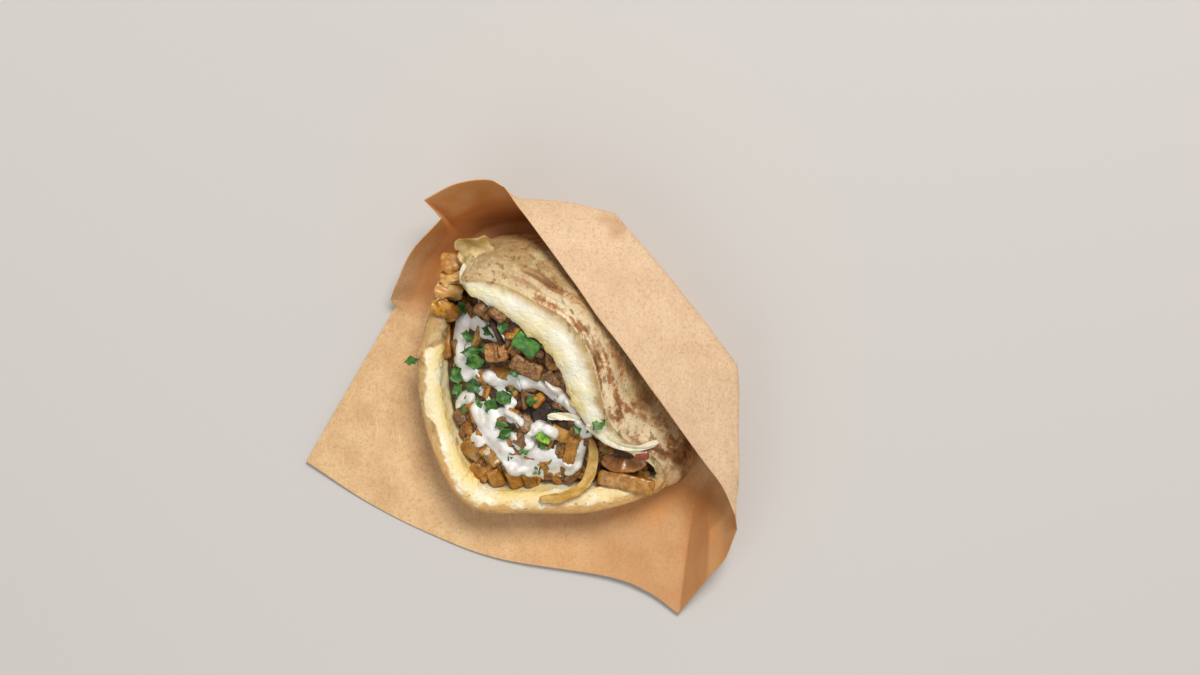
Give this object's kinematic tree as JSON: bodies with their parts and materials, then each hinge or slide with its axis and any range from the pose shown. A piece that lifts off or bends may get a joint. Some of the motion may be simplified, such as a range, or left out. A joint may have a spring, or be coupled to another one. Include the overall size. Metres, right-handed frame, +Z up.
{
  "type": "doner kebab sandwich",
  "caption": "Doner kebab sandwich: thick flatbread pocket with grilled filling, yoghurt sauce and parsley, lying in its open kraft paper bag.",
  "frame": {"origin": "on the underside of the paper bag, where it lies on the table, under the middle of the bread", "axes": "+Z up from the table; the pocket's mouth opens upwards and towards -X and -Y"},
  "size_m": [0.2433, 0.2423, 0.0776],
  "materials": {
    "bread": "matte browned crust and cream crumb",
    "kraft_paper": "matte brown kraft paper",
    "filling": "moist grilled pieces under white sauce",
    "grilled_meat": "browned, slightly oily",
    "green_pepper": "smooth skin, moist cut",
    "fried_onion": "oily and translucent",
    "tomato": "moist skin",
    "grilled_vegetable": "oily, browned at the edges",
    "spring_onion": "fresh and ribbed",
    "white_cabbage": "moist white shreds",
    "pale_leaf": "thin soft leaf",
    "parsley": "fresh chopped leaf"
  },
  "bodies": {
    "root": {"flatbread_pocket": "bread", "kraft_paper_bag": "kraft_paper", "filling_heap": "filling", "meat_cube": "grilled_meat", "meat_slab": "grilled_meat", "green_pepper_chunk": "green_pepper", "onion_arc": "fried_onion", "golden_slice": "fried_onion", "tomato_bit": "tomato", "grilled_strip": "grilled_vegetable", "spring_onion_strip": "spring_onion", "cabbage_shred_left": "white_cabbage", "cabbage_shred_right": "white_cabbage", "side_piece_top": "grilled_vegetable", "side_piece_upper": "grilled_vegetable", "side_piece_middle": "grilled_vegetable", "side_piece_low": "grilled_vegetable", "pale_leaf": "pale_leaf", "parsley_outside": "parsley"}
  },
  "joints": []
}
☆ ☆ ☆ ☆ ☆
> [Aim]
Gather all the lines that include the word "with" and copy them out.

> [Problem solution]
Give this object's kinematic tree as JSON: bodies with their parts and materials, then each hinge or slide with its axis and any range from the pose shown. A piece that lifts off or bends may get a joint. Some of the motion may be simplified, such as a range, or left out. A joint may have a spring, or be coupled to another one. Include the overall size. Metres, right-handed frame, +Z up.
  "caption": "Doner kebab sandwich: thick flatbread pocket with grilled filling, yoghurt sauce and parsley, lying in its open kraft paper bag.",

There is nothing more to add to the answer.